Thursday, April 18, 2013
Treating each customer as your only customer
The
chances of any one person getting hit by lightning are something like 0.01
percent, but as they say, if you happen to be the one who gets struck, those
odds just went up to 100 percent. There's a business parallel to that bit of
fun-with-numbers: One person may represent 0.01 percent of your customer base
(or 5 percent or 20 percent), but when they are dealing with you it now becomes
100 percent of that population.
Of
course, good people working for good customer service organizations always
laser-focus on the individual with whom they are dealing at any given time (at
least we hope so). But in the broader thinking of a company, it is typical to
consider customers in the aggregate -- whether through policies and mottos like
"we give our customers our best every day," or internal company
policies like "all customers who claim they got defective units should be
offered a refund or exchange."
In the
normal course of business planning, marketing and operations, it's usually fine
to think of customers collectively.
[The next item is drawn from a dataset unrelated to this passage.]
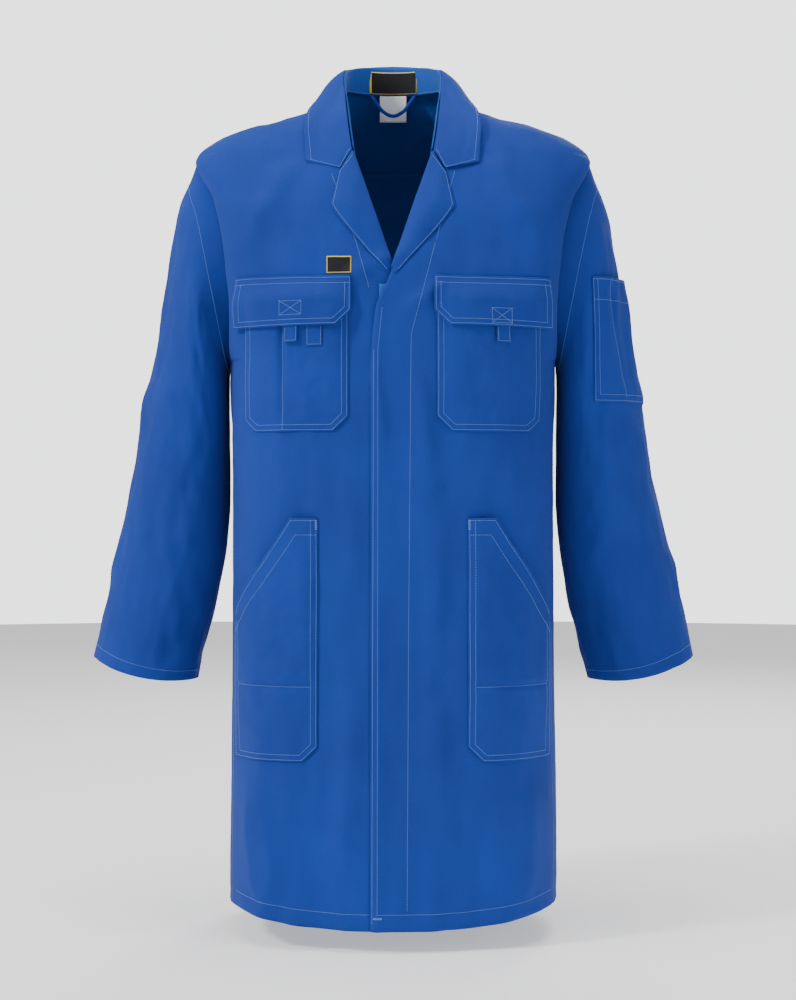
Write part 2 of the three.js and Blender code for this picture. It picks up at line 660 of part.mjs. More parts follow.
function hangerLoop() {
  const y = NECK_DEPTH - 4 - 2.2 * CLOTH - 8;
  const points = [
    [-LOOP_HALF, y + 1.6, -2],
    [-0.8 * LOOP_HALF, y, -0.35 * LOOP_DROP],
    [-0.45 * LOOP_HALF, y - 1, -0.8 * LOOP_DROP],
    [0, y - 1.4, -LOOP_DROP],
    [0.45 * LOOP_HALF, y - 1, -0.8 * LOOP_DROP],
    [0.8 * LOOP_HALF, y, -0.35 * LOOP_DROP],
    [LOOP_HALF, y + 1.6, -2],
  ].map((p) => new THREE.Vector3(...p));
  const section = new THREE.Shape();
  section.absellipse(0, 0, LOOP_RADIUS, LOOP_RADIUS, 0, 2 * Math.PI);
  const extrudePath = new THREE.CatmullRomCurve3(points);
  const geometry = new THREE.ExtrudeGeometry(section, { steps: 18, curveSegments: 4, extrudePath });
  geometry.deleteAttribute("normal");
  geometry.deleteAttribute("uv");
  return mergeVertices(geometry);
}
add(body, "hanger_loop", hangerLoop(), paint(CLOTH_BLUE));

export default coat;
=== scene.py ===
"""Builds a blue work coat with revers, flap pockets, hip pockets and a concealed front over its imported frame."""

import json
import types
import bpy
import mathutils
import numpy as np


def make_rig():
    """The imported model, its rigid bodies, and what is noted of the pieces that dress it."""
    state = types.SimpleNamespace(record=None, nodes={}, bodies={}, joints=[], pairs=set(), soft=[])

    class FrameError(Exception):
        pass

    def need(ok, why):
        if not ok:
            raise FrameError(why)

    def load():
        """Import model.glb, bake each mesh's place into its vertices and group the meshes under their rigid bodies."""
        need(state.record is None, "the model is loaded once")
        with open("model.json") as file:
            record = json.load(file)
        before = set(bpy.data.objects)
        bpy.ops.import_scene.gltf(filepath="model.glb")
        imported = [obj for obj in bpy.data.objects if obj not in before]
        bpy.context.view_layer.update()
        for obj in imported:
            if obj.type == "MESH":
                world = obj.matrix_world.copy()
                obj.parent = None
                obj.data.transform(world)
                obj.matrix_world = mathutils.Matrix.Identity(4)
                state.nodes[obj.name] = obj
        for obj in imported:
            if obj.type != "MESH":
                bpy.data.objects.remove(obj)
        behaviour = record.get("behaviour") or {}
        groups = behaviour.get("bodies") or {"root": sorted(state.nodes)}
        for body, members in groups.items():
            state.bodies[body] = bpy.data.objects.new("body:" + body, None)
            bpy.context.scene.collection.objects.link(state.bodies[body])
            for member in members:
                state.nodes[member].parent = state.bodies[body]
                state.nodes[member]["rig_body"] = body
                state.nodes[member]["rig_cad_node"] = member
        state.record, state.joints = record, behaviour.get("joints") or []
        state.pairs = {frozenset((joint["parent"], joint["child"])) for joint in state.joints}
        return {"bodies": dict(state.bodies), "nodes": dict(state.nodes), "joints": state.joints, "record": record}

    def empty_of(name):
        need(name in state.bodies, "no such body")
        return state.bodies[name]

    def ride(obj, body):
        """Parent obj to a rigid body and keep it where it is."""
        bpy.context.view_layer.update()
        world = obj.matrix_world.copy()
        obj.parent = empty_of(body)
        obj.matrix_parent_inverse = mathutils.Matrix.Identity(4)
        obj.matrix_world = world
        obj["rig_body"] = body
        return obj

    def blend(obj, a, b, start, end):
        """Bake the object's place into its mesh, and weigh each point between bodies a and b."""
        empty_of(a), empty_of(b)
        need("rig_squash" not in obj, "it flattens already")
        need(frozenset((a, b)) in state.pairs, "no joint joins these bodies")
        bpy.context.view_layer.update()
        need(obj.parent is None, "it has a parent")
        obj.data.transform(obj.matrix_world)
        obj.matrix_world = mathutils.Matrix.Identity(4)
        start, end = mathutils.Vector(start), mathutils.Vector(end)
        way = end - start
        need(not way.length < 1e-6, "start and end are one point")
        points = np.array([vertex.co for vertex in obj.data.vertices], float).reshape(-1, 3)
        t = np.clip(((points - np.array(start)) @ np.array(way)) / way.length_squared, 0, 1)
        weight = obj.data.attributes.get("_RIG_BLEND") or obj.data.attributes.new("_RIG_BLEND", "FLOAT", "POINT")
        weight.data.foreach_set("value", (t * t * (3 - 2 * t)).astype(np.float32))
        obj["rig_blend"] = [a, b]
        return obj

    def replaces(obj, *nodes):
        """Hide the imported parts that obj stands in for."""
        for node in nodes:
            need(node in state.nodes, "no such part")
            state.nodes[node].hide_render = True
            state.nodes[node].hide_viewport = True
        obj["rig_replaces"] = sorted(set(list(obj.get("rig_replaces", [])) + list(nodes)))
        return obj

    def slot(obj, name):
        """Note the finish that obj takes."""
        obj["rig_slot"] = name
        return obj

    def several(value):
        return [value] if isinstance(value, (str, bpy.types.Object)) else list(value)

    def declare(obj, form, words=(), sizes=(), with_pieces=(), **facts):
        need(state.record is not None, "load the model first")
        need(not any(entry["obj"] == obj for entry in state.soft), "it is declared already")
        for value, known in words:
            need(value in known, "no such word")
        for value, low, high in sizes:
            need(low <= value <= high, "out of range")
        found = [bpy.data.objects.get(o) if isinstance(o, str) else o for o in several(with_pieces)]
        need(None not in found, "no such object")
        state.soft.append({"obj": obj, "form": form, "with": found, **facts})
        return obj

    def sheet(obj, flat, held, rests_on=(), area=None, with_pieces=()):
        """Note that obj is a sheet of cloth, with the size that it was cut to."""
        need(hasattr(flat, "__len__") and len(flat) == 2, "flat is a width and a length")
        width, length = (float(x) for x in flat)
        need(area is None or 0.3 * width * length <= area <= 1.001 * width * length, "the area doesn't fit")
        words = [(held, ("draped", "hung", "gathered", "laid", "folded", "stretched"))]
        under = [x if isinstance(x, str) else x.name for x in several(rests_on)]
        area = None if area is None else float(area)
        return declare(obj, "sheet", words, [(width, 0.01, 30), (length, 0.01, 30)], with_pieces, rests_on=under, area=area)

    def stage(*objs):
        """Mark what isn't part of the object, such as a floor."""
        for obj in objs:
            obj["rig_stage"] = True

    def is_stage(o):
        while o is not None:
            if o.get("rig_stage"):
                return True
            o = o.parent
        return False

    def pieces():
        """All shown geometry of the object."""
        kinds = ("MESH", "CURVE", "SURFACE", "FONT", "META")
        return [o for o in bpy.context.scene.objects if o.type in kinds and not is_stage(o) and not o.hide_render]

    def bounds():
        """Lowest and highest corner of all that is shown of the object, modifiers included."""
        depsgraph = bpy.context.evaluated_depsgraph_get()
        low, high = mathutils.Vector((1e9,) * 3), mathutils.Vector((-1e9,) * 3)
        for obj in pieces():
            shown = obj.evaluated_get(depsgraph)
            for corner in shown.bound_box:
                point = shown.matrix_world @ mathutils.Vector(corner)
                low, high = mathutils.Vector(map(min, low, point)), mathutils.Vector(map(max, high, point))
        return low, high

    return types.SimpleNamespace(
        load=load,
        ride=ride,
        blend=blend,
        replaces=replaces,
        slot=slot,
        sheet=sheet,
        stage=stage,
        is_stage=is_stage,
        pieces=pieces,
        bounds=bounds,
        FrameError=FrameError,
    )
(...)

But there are situations when it's better
to think and behave as if you have only one.
The
one-customer mindset will serve you especially well when there is a large-scale
problem. Sooner or later, every business has an issue that affects a large
portion -- if not all -- of its customers. Could be a service interruption, a
defect or recall, extended stock outage, website glitch or a promotion that
backfires. When that happens, the natural reaction of some people and
organizations is to run around in a panic, like the sky is falling. I have
personally fallen into that trap and found that this disaster-scenario
mentality almost always leads to unnecessary (often extreme and
disproportionate) stress and distraction, which in turn leads to muddled
thinking, bad decisions and bad actions.
Now,
when we have an issue that affects a significant number of customers
(fortunately those problems are rare) I remind my colleagues, and myself, that
if we dwell on the theoretical number of people who might be affected --
that is, thinking of our customers communally and the problem globally -- we'll
just be freaking out until the issue is resolved. Imagining a room full of
phones ringing, emails pinging and torch-carrying mobs at the gate isn't
constructive. But if we remember that each customer only knows and cares about
his or her own situation (the "100 percent" anecdote I began with),
we are able to calm down and deal with manageable bites.
Instead
of worrying that "everyone" is going to be upset, as if all of your
customers are in a room together comparing notes, worry about that one customer
being upset, because -- unless you're a high-visibility company in the middle
of a class action or other PR nightmare -- that's usually the way your
customers are thinking. Figuring out, whether philosophically or literally, how
you'll handle that one customer will bring clarity and likely lead to the best,
fastest and least stressful resolution for all involved.
To be
clear, this may not change the inevitable scope or cost of a problem. But
again, the individual customer neither knows nor cares about that. One-customer
thinking averts panic, converts emotional energy to productive energy and
creates the right mindset for coming up with the best solution. Figure out the
best way to help your one customer, take care of them, repeat and extend to
customers as your only client. You'll find that most of these things don't wind
up being as bad as you think they will, and the sky usually won't fall.